The program is funded by a combination of subsidy 
appropriations and fees paid by participating borrowers and 
lenders. For FY 2005, the Administration proposed eliminating 
the subsidy appropriation and operating the program solely on a 
fee and recovery basis which would be the first time in its 
more than 50 years of operation. Even without zero subsidy, the 
fees will substantially increase in FY 2005. Instead of 
encouraging the small business community, zero subsidy will 
further increase fees and drive lenders and small businesses 
away from the program. Ranking member Serrano offered an 
amendment in committee to restore the subsidy appropriation but 
the amendment was defeated with not a single Republican member 
voting to sustain the 7(a) appropriation.
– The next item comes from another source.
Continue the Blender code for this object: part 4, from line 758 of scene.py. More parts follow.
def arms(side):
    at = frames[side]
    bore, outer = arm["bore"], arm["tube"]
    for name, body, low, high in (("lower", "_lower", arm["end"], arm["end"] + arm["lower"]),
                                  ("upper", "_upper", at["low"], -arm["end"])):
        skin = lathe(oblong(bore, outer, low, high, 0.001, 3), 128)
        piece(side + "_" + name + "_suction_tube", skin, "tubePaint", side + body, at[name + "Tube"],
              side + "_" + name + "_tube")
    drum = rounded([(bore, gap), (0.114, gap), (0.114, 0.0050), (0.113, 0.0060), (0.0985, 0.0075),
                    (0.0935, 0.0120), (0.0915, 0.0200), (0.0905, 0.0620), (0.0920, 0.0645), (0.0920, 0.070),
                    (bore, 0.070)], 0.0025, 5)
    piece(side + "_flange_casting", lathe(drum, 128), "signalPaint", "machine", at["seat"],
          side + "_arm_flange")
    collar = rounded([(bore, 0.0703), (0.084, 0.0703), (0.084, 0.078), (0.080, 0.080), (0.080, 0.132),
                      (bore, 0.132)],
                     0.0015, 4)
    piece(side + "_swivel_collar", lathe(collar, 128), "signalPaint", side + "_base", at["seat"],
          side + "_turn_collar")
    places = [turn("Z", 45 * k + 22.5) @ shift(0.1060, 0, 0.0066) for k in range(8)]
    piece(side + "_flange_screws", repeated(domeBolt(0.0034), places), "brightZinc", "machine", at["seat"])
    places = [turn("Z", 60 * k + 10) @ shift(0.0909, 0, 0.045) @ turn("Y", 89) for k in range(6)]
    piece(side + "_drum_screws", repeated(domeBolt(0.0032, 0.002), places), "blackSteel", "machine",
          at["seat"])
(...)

    We are also disappointed that the bill provides $540 
million less than the FY 2004 level for NOAA and, as a 
consequence, the bill fails to fulfill our commitment to 
conservation. In FY 2001, Congress made a multi-year commitment 
to appropriate needed increases for high-priority conservation 
programs. The commitment includes important NOAA conservation 
items such as the Coastal and Estuarine Land Conservation 
program, nonpoint source pollution, marine protected areas and 
National Marine Sanctuaries, coral reef restoration, Coastal 
Zone Management grants, and Pacific Salmon recovery. However, 
we are encouraged that Chairman Wolf has committed to improving 
the conservation numbers in conference.
    We support the bill despite our concerns and reservations. 
We look forward to working with Chairman Wolf to improve the 
bill as it continues through the process.

                                   David R. Obey.
                                   Jose E. Serrano.